- DATASET CONTENT
—————

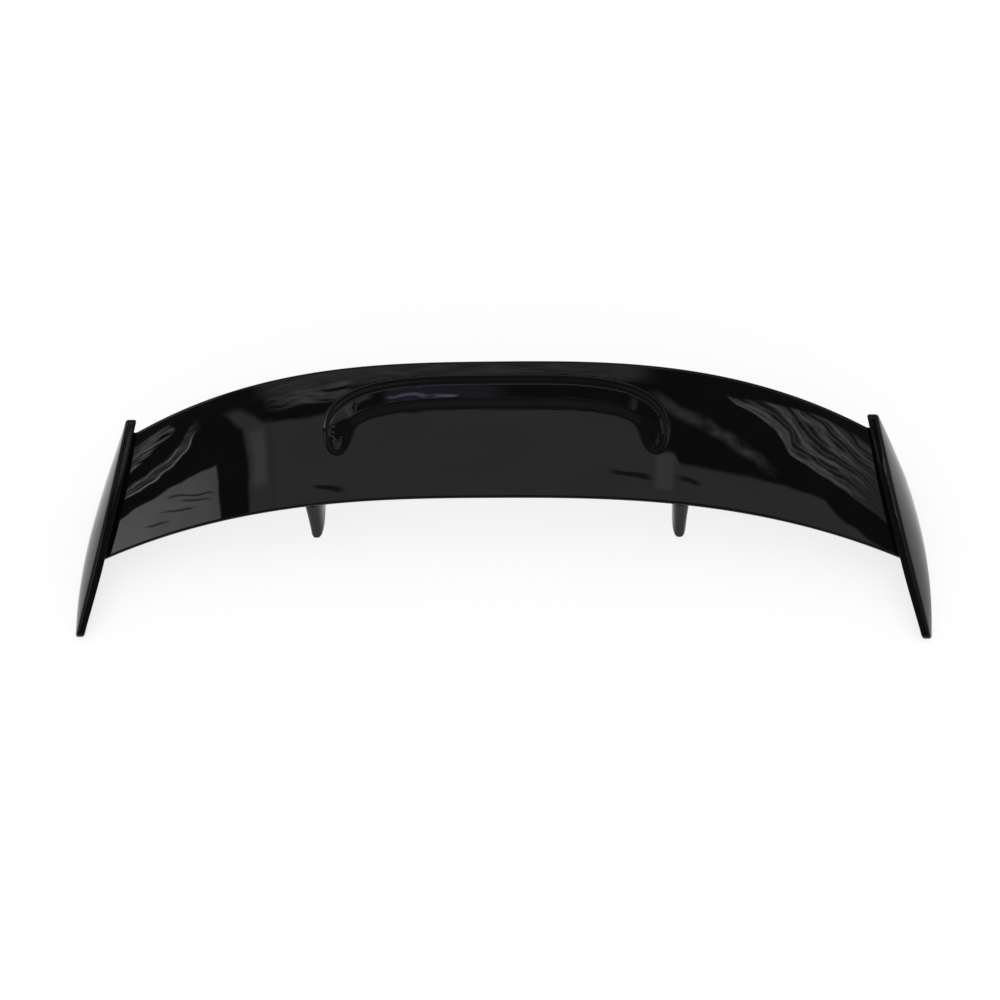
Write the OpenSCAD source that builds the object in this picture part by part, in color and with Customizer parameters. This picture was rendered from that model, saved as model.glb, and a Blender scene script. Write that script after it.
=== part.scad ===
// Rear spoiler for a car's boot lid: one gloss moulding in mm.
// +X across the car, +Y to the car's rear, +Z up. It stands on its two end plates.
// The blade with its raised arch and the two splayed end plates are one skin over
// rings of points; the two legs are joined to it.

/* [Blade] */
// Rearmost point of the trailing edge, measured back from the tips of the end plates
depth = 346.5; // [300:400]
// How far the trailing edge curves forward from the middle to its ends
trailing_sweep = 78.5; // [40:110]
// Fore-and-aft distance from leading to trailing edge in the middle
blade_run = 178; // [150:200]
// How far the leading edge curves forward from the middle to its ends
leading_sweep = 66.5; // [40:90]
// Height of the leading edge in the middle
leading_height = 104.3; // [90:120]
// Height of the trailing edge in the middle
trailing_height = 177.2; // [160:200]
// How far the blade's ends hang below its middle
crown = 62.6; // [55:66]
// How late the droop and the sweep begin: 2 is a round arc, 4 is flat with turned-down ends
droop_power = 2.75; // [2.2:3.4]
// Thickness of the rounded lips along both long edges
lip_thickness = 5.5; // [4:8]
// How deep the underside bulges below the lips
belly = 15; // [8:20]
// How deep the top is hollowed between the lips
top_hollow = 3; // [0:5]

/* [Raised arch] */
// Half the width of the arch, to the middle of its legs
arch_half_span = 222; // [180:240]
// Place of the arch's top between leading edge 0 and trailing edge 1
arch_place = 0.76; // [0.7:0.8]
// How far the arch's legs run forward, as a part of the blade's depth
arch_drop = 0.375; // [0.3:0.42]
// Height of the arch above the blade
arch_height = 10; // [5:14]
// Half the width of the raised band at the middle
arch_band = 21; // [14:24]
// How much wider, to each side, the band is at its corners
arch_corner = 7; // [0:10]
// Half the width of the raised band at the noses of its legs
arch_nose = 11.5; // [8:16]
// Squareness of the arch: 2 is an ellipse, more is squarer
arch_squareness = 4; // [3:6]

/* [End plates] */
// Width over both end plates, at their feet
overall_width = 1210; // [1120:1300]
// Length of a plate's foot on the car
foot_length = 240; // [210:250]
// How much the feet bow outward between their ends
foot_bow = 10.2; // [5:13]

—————

- WORK REQUIRED
Print only the lines that run from the start of the listing to the line bearing "joined to it."; please keep the first line and that last one, exactly as they appear.

- TASK RESPONSE
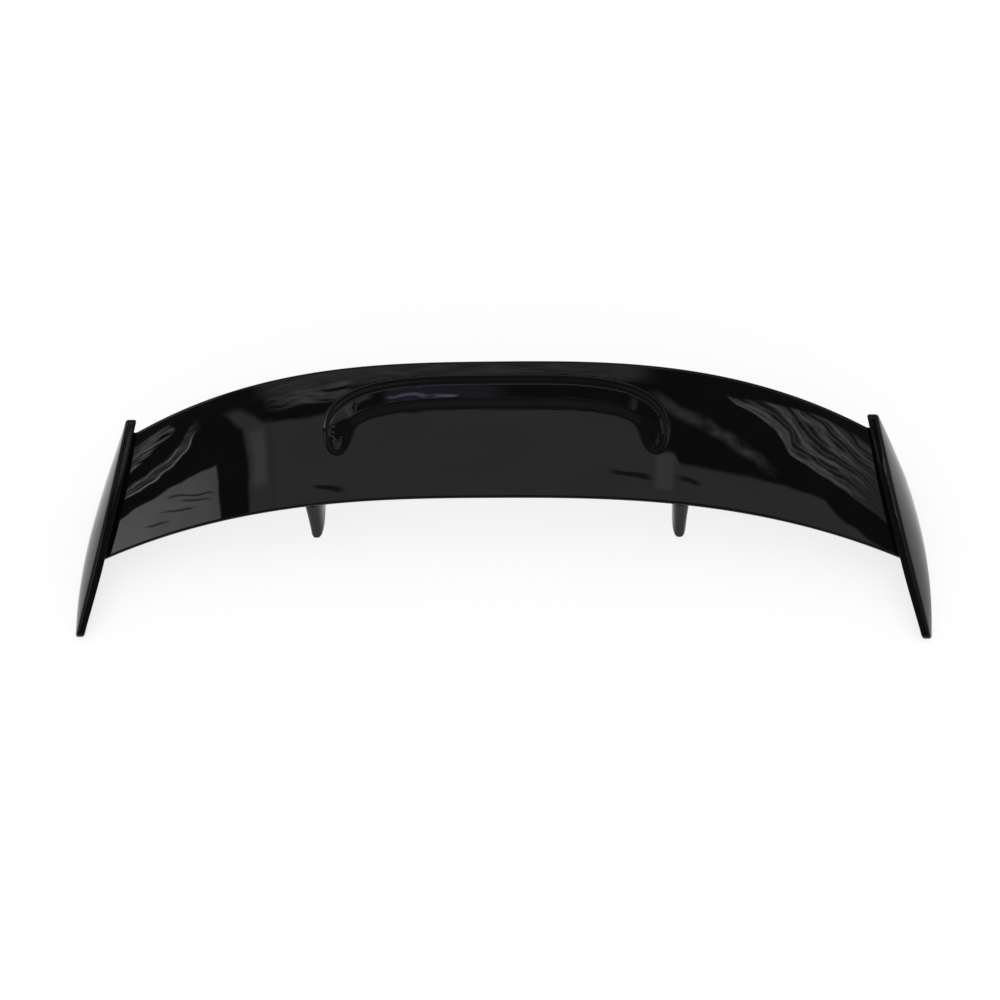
Write the OpenSCAD source that builds the object in this picture part by part, in color and with Customizer parameters. This picture was rendered from that model, saved as model.glb, and a Blender scene script. Write that script after it.
=== part.scad ===
// Rear spoiler for a car's boot lid: one gloss moulding in mm.
// +X across the car, +Y to the car's rear, +Z up. It stands on its two end plates.
// The blade with its raised arch and the two splayed end plates are one skin over
// rings of points; the two legs are joined to it.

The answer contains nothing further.